I’m in love with my close friend of nearly 10 years…and I’m a very honest person, but I’m afraid to tell him.

Ok. This is also extremely scary, but fuck it…I’ll take advice anywhere I can get it.

Some background:

I(33F) met my close friend(38M), nearly 10 years ago at a music festival. Specifically during the set of our mutual favorite band. I left the group I went to the festival with, to get close to the rail(none of them cared enough about the band to try and get close). Anyways, I got to the rail and these two cool dudes made some room for me to stand next to them. One of them was the guy I’m now in love with. He was with his best friend at the time, same age as him, and they had gotten Day passes to the festival just to see our favorite band, so they were already my kinda guys. So, we had an awesome time rocking out during the show and I could kinda tell both of them were attracted/into me. At the time, I was more attracted to the best friend(I was younger and stupider). The best friend and my phones were both dead, so I gave my number to the one I’m now in love with. He ended up helping his best friend get in touch with me and we ended up dating for a few months. During this time, I became very close with both of them as well as a whole group of people who went to see our favorite band a lot, together. We spent a lot of time together. It didn’t take long for me to realize that I had so much more in common with, more similar interests with, felt intellectually equal to, had the same sense of humor as, and truly admired…the other guy. The one I’m now in love with.

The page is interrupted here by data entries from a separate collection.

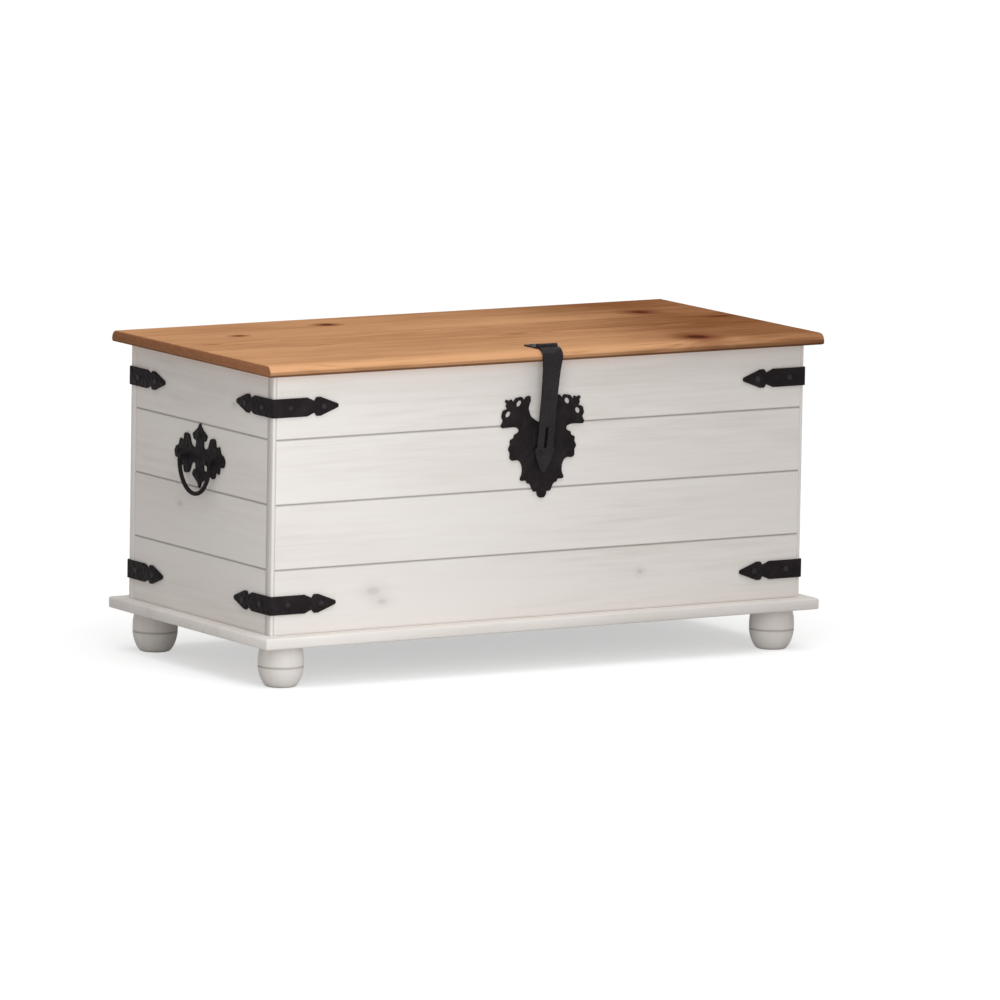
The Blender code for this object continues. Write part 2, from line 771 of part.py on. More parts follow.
def hasp_widths(straight):
    """(distance up from the tip, half width) of the straight leg, tip first."""
    spade, narrow = HASP_SPADE_WIDTH / 2, HASP_NARROW_WIDTH / 2
    widths = []
    for k in range(9):
        share = k / 8
        widths.append((HASP_SPADE_LENGTH * share, 0.0012 + (spade - 0.0012) * share ** 0.62))
    widths.append((HASP_SPADE_LENGTH + 0.0040, narrow))
    widths.append((straight - HASP_NARROW_BELOW_BEND, narrow))
    widths.append((straight - HASP_NECK_BELOW_BEND, HASP_NECK_WIDTH / 2))
    widths.append((straight, HASP_WIDTH / 2))
    return widths


def hasp_strap_mesh():
    stations, (tip_y, tip_z), lean = hasp_path()
    bend_y, bend_z, down = stations[-1]
    straight = math.dist((bend_y, bend_z), (tip_y, tip_z))
    profile = [(y, z, along, HASP_WIDTH / 2) for y, z, along in stations]
    for rise, half in reversed(hasp_widths(straight)[:-1]):
        share = 1 - rise / straight
        y = bend_y + (tip_y - bend_y) * share
        z = bend_z + (tip_z - bend_z) * share
        profile.append((y, z, down, half))
    start_y = profile[0][0] - (HINGE_KNUCKLE_RADIUS + GAP)
    profile[0] = (start_y, profile[0][1], profile[0][2], profile[0][3])
    rings = []
    for y, z, (ay, az), half in profile:
        y, z = y - hasp_pin_y, z - hasp_pin_z
        outer_y, outer_z = az * HASP_THICKNESS / 2, -ay * HASP_THICKNESS / 2
        ring = []
        for x, side in ((-half, -1), (half, -1), (half, 1), (-half, 1)):
            ring.append((x, y + side * outer_y, z + side * outer_z))
        rings.append(ring)
    return loft(rings), lean


def build_hasp():
    outer, middle = knuckle_spans(HASP_WIDTH)
    leaf = hinge_leaf(HASP_WIDTH, HASP_LEAF_LENGTH, HINGE_LEAF_THICKNESS, outer, -1)
    place = (0, hasp_pin_y - lid_pin_y, hasp_pin_z - lid_pin_z)
    piece("hasp_leaf", leaf, "black_iron", lid, place)
    pin = cylinder_x(HINGE_PIN_RADIUS, -HASP_WIDTH / 2 - GAP, HASP_WIDTH / 2 + GAP)
    piece("hasp_pin", pin, "black_iron", lid, place)

    strap, lean = hasp_strap_mesh()
    barrel = knuckle(middle[0], HASP_THICKNESS, -1)
    barrel.transform(Matrix.Rotation(math.pi, 4, "Z"))
    slot_rise = HASP_SLOT_ABOVE_TIP + HASP_SLOT_LENGTH / 2
    tip_y = -body_half_depth - plate_face - GAP - HASP_THICKNESS / 2 - hasp_pin_y
    tip_z = hasp_tip_z - hasp_pin_z
    slot_y = tip_y - slot_rise * math.sin(lean)
    slot_z = tip_z + slot_rise * math.cos(lean)
    half = HASP_SLOT_WIDTH / 2
    end = HASP_SLOT_LENGTH / 2
    corners = [(-half, -end), (half, -end), (half, end), (-half, end)]
    slot_outline = rounded([(x, y, half) for x, y in corners])
    slot = prism([slot_outline], -0.006, 0.006)
    slot.transform(Matrix((
        (1, 0, 0, 0),
        (0, -math.sin(lean), math.cos(lean), slot_y),
        (0, math.cos(lean), math.sin(lean), slot_z),
        (0, 0, 0, 1),
    )))
    slot.flip_normals()
    mesh = combine(strap, [barrel], [slot])
    piece("hasp_strap", mesh, "black_iron", hasp)


# End handles: a lobed plate with two ears, and a bail hung between them

HANDLE_HALF = [
    (0.0, 0.0, 0.0010),
    (0.0050, 0.0090, 0.0030),
    (0.0120, 0.0130, 0.0040),
    (0.0205, 0.0185, 0.0026),
    (0.0160, 0.0262, 0.0020),
    (0.0105, 0.0270, 0.0015),
    (0.0110, 0.0390, 0.0060),
    (0.0230, 0.0330, 0.0060),
    (0.0290, 0.0205, 0.0050),
    (0.0430, 0.0170, 0.0060),
    (0.0460, 0.0300, 0.0015),
    (0.0550, 0.0262, 0.0012),
    (0.0575, 0.0370, 0.0020),
    (0.0680, 0.0375, 0.0040),
    (0.0710, 0.0465, 0.0030),
    (0.0660, 0.0540, 0.0030),
    (0.0590, 0.0560, 0.0020),
    (0.0550, 0.0665, 0.0012),
    (0.0460, 0.0620, 0.0015),
    (0.0430, 0.0760, 0.0050),
    (0.0305, 0.0745, 0.0050),
    (0.0240, 0.0600, 0.0060),
    (0.0110, 0.0550, 0.0060),
    (0.0092, 0.0680, 0.0015),
    (0.0160, 0.0690, 0.0020),
    (0.0205, 0.0765, 0.0026),
    (0.0115, 0.0820, 0.0040),
    (0.0050, 0.0860, 0.0030),
    (0.0, 0.0940, 0.0010),
]


def handle_plate_mesh():
    """Plate in (Y, Z) with its back GAP off the wall and its front towards +X."""
    plate = prism([rounded(mirrored(HANDLE_HALF))], GAP, plate_face)
    plate = turned_along_x(plate)
    root = plate_face - 0.0008
    ears = []
    for centre in (-EAR_CENTRE, EAR_CENTRE):
        top = [math.pi / 2 - math.pi * k / 10 for k in range(11)]
        outline = [(root, PIVOT_RISE + EAR_RADIUS)]
        for angle in top:
            x = GAP + BAIL_STANDOFF + EAR_RADIUS * math.cos(angle)
            outline.append((x, PIVOT_RISE + EAR_RADIUS * math.sin(angle)))
        outline.append((root, PIVOT_RISE - EAR_RADIUS))
        bore = circle(GAP + BAIL_STANDOFF, PIVOT_RISE, BAIL_PEG_RADIUS + BAIL_CLEARANCE, 16)
        ear = prism([outline, bore], centre - EAR_THICKNESS / 2, centre + EAR_THICKNESS / 2)
        ear.transform(Matrix(((1, 0, 0, 0), (0, 0, 1, 0), (0, 1, 0, 0), (0, 0, 0, 1))))
        ear.flip_normals()
        ears.append(ear)
    return combine(plate, ears)


def bail_mesh():
    """The bail hanging in the plane X = 0 from a pivot at the origin."""
    corner = BAIL_CORNER_RADIUS
    straight = BAIL_HALF_WIDTH - corner
    half = [((BAIL_PEG_END, 0.0), (1.0, 0.0), BAIL_PEG_RADIUS)]
    for k in range(4):
        angle = math.pi / 2 * k / 3
        place = (straight + corner * math.sin(angle), corner * (math.cos(angle) - 1))
        radius = BAIL_PEG_RADIUS + (BAIL_RADIUS - BAIL_PEG_RADIUS) * k / 3
        half.append((place, (math.cos(angle), -math.sin(angle)), radius))
    rise = BAIL_DROP - corner
    for k in range(1, 10):
        angle = math.pi / 2 * k / 9
        cosine, sine = math.cos(angle), math.sin(angle)
        place = (BAIL_HALF_WIDTH * cosine, -corner - rise * sine)
        half.append((place, (-BAIL_HALF_WIDTH * sine, -rise * cosine), BAIL_RADIUS))
    other = [((-y, z), (dy, -dz), radius) for (y, z), (dy, dz), radius in reversed(half[:-1])]
    return tube(half + other)


def build_handles():
    for name, sign in (("left", -1), ("right", 1)):
        turned = (0, 0, math.pi if sign < 0 else 0)
        place = (sign * body_half_length, 0, handle_z)
        piece(f"{name}_handle_plate", handle_plate_mesh(), "black_iron", chest, place, turned)
        pivot = (sign * (body_half_length + GAP + BAIL_STANDOFF), 0, pivot_z)
        swing = empty(f"{name}_bail_joint", pivot, chest)
        piece(f"{name}_bail", bail_mesh(), "black_iron", swing)


clear_scene()
chest = empty("chest", (0, centring, 0))
lid = empty("lid_joint", (0, lid_pin_y, lid_pin_z), chest)
hasp = empty("hasp_joint", (0, hasp_pin_y - lid_pin_y, hasp_pin_z - lid_pin_z), lid)

build_base()
build_posts()
board_half_length = body_half_length - POST_FACE_STRIP - GAP
board_half_depth = body_half_depth - POST_END_STRIP - GAP
build_wall("front", body_half_depth, board_half_length, 0.0)
build_wall("back", body_half_depth, board_half_length, math.pi)
build_wall("right", body_half_length, board_half_depth, math.pi / 2)
build_wall("left", body_half_length, board_half_depth, -math.pi / 2)
build_lid()
build_lid_hinges()
build_brackets()
build_escutcheon()
build_keeper()
build_hasp()
build_handles()
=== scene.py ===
"""Blanket chest: whitewashed pine walls on bun feet, a honey-stained pine lid,
black iron straps, hasp, escutcheon and bail handles. Metres, +Z up, front -Y."""

import json
import math

import bmesh
import bpy
from mathutils import Matrix, Vector

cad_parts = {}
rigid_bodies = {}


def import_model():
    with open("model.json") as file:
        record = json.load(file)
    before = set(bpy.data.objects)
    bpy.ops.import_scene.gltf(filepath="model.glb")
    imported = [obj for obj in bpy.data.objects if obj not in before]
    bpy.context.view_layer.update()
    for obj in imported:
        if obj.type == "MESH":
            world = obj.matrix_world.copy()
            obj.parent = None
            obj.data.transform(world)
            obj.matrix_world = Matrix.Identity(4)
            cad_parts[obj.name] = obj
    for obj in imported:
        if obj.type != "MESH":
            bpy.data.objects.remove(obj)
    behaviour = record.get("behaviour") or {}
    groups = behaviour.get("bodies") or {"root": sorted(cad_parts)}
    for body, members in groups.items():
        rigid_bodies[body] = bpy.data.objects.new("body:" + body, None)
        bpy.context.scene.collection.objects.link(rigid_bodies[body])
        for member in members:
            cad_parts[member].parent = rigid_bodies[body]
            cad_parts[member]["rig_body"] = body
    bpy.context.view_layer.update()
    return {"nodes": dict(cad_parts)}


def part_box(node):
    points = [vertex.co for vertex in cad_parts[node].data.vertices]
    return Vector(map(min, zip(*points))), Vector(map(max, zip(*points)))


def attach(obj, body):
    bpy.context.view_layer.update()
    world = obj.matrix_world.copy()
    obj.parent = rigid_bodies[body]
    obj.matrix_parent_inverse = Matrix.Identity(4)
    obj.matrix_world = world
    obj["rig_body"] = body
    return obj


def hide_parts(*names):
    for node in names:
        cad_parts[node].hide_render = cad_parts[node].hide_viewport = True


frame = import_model()


# Base panel
# A flat pine board of the lid's own outline that carries the walls. It is
# whitewashed like them, rubbed thin along its eased arrises, and left bare
# where the walls enclose it.

class Field:
    """A value that changes over a surface. Arithmetic on it adds Math nodes."""

    def __init__(self, finish, socket):
        self.finish = finish
        self.socket = socket

    def __add__(self, other):
        return self.finish.math("ADD", self, other)

    __radd__ = __add__

    def __sub__(self, other):
        return self.finish.math("SUBTRACT", self, other)

    def __rsub__(self, other):
        return self.finish.math("SUBTRACT", other, self)

    def __mul__(self, other):
        return self.finish.math("MULTIPLY", self, other)

    __rmul__ = __mul__

    def __truediv__(self, other):
        return self.finish.math("DIVIDE", self, other)

    def __abs__(self):
        return self.finish.math("ABSOLUTE", self)


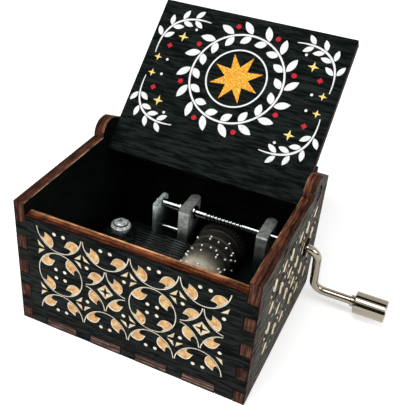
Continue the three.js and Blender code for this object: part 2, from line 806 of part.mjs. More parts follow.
function movementGroup() {
  const group = new THREE.Group();
  group.add(
    piece('bedplate', bedplate(), zinc()),
    piece('shaft_bracket', shaftBracket(), steel()),
    piece('tie_rod', tieRod(), steel()),
    piece('comb', comb(), combSteel()),
  );
  const bracketScrewTop = bedTop + bracketThickness + seatGap;
  group.add(piece('bracket_screw', roundHeadScrew(at(bracketScrewX, bracketScrewY, bracketScrewTop),
    bracketScrewShare, bracketThickness + bedThickness / 2), steel()));
  Object.entries(combScrewPlaces).forEach(([end, y]) => {
    const washerZ = combTop + seatGap;
    const headZ = washerZ + washerThickness + seatGap;
    const washer = ring(screwShankRadius + runningFit, washerRadius, washerThickness, up,
      at(combScrewX, y, washerZ));
    const screw = roundHeadScrew(at(combScrewX, y, headZ), 1, screwShankLength);
    group.add(piece(`comb_washer_${end}`, washer, steel()), piece(`comb_screw_${end}`, screw, steel()));
  });
  mountingPlaces().forEach(([x, y], i) => {
    group.add(piece(`mounting_screw_${i + 1}`, mountingScrew(x, y), steel()));
  });
  return group;
}

function drumGroup() {
  const group = new THREE.Group();
  group.add(
    piece('drum_barrel', drumBarrel(), steel()),
    piece('drum_cap_front', drumCap(drumFront), steel()),
    piece('drum_cap_back', drumCap(drumBack - capThickness), steel()),
    piece('drum_axle', drumAxle(), steel()),
    piece('worm_wheel', wormWheel(), steel()),
    piece('axle_clip_front', axleClip(frontPostY - clipGap - clipThickness), steel()),
    piece('axle_clip_back', axleClip(rearPostY + postThickness + clipGap), steel()),
  );
  return group;
}

function crankGroup() {
  const group = new THREE.Group();
  const lugLeftFace = middleLugX - lugThickness / 2;
  group.add(
    piece('crank_rod', crankRod(), nickel()),
    piece('shaft_collar_left', onShaft(lugLeftFace - clipGap - collarThickness, collarRadius,
      collarThickness), steel()),
    piece('shaft_collar_right', onShaft(lugLeftFace + lugThickness + clipGap, collarRadius,
      collarThickness), steel()),
    piece('knob_stop', knobStop(), nickel()),
    piece('knob_retainer', knobRetainer(), nickel()),
    piece('crank_knob', crankKnob(), nickel()),
  );
  return group;
}

const group = new THREE.Group();
group.add(caseGroup(), lidGroup(), movementGroup(), drumGroup(), crankGroup());

export default group;
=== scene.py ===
"""Looks of a small hand-cranked music box: a case of stained, laser-cut plywood with an engraved
lattice, a lid with a printed wreath, a pinned-drum movement and a crank of bent wire.

Everything is in metres. X is to the right, Y to the back, Z up, and the origin is the middle of
the case's underside.
"""
import random
from math import cos, pi, radians, sin, tau

import bmesh
import bpy
from bmesh import ops
from bmesh.types import BMEdge, BMFace, BMVert
from mathutils import Matrix, Vector
from mathutils.geometry import interpolate_bezier


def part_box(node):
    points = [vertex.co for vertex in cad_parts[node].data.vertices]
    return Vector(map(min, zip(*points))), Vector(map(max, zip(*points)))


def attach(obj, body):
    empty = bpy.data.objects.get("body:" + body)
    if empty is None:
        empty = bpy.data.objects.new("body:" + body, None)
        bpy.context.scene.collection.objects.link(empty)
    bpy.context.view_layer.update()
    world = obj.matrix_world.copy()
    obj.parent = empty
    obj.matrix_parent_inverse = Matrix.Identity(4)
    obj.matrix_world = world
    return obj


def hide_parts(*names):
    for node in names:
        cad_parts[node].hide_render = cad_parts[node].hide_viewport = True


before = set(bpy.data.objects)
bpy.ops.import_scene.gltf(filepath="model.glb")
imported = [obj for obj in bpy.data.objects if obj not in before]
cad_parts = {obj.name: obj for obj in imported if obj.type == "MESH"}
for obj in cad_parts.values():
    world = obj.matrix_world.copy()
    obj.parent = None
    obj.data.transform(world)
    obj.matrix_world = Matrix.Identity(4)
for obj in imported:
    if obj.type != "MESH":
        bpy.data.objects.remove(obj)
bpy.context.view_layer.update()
scene = bpy.context.scene

mm = 0.001
RIGHT = Vector((1, 0, 0))
BACK = Vector((0, 1, 0))
UP = Vector((0, 0, 1))

# Case
ply = 3 * mm
case_width = 64 * mm
case_depth = 52 * mm
lid_pivot = Vector((0, 17.5 * mm, 36.5 * mm))
lid_open = radians(137.3)
case_middle = Vector((0, 0, 20 * mm))
ply_waver = 0.09
veneer_start = 0.18
veneer_end = 0.86
edge_wear = 0.13 * mm
weld = 0.001 * mm
flat_angle = radians(0.5)

# Crank and worm
shaft_y = 14 * mm
shaft_z = 21 * mm
wire_radius = 1.2 * mm
arm_x = 35.5 * mm
arm_throw = 16.2 * mm
arm_angle = radians(14)
bend_radius = 3.3 * mm
drum_x = 8.3 * mm
worm_turns = 10
worm_outer = 1.35 * mm
worm_root = 0.85 * mm
wheel_teeth = 40
wheel_pitch_radius = 6.9 * mm
crest_share = 0.25
thread_base_share = 0.55

# Drum
drum_radius = 6.5 * mm
lug_top = 22.6 * mm
lug_front = 10.6 * mm
right_lug_from = 18.5 * mm
drum_wall = 0.6 * mm
drum_chamfer = 0.1 * mm
pin_radius = 0.3 * mm
pin_height = 0.45 * mm
track_count = 18
pins_per_track = 5
beats = 48
beat_drift = 0.3
tune_seed = 7
pin_root = 0.2 * mm


# Materials


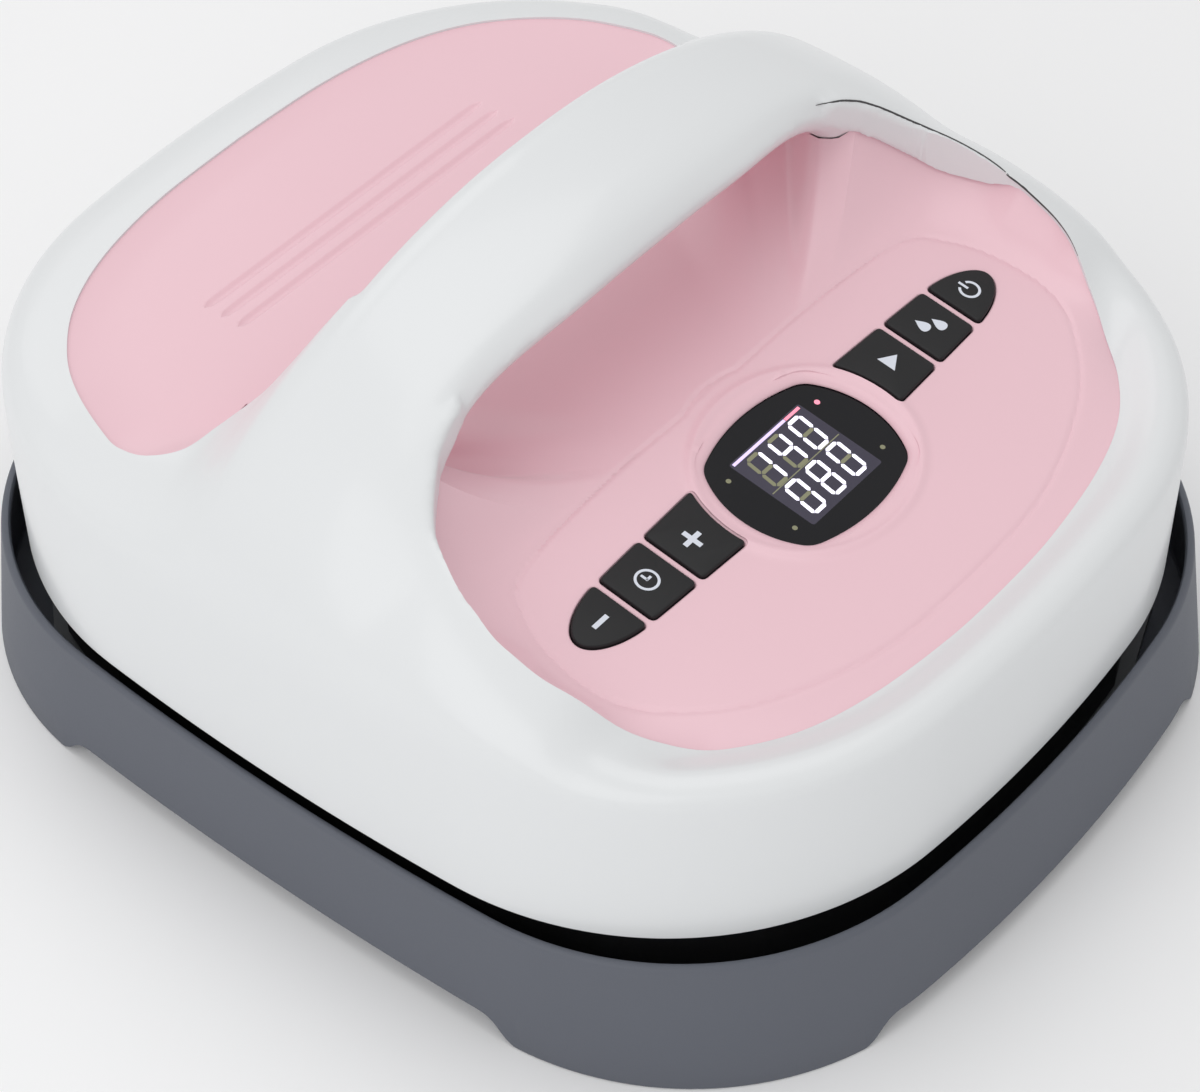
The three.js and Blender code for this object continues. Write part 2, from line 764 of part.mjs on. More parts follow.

Fast forward, the best friend and I break up, and some further drama happened within the group of friends, so I decided to take a step back from hanging with them for a couple years. I still kept in touch every now and then with the guy I now love. He and I both were in 2 long-term relationships each, in the nearly 8 years after the slight falling out of the group. During the first of my two long-term relationships(2017-2020), my friend and I rekindled our friendship more. Met up at a few concerts, went to a few parties he had at his house, etc. And my boyfriend at the time, who I was very much in love with and thought I would marry(thank god I didn’t as he was an emotionally-abusive narcissist 🙃) met him a couple times. I will say, I’ve always had a lot of straight male friends, grew up with brothers so for years I felt more comfortable with guys overall. I will also say that my ex-boyfriend was usually secure in himself and not threatened by any of my guy friends. EXCEPT the man I’m now in love with. I remember, in the car on the way home after a concert I brought my ex to, and one that we hung out with my close friend at, we got into an argument. My ex ended up saying something to the effect of, “Well he’s CLEARLY in love with you.” I told him I thought he was crazy/wrong, that we were just friends. Internally though, I thought “wow, really? I WISH.” Years pass and my ex and I went thru a really ugly split and I rekindled my friendship more with the guy I’m now in love with. However, he was then in the middle of his 2nd long-term relationship of his two since we met. A year goes by and I enter my 2nd long term relationship a few months before his ended(summer of 2022). His breakup was apparently as painful as my 1st one was. He took it very hard and became more reclusive for nearly a year. Then my 2nd long-term relationship ended at the end of 2022.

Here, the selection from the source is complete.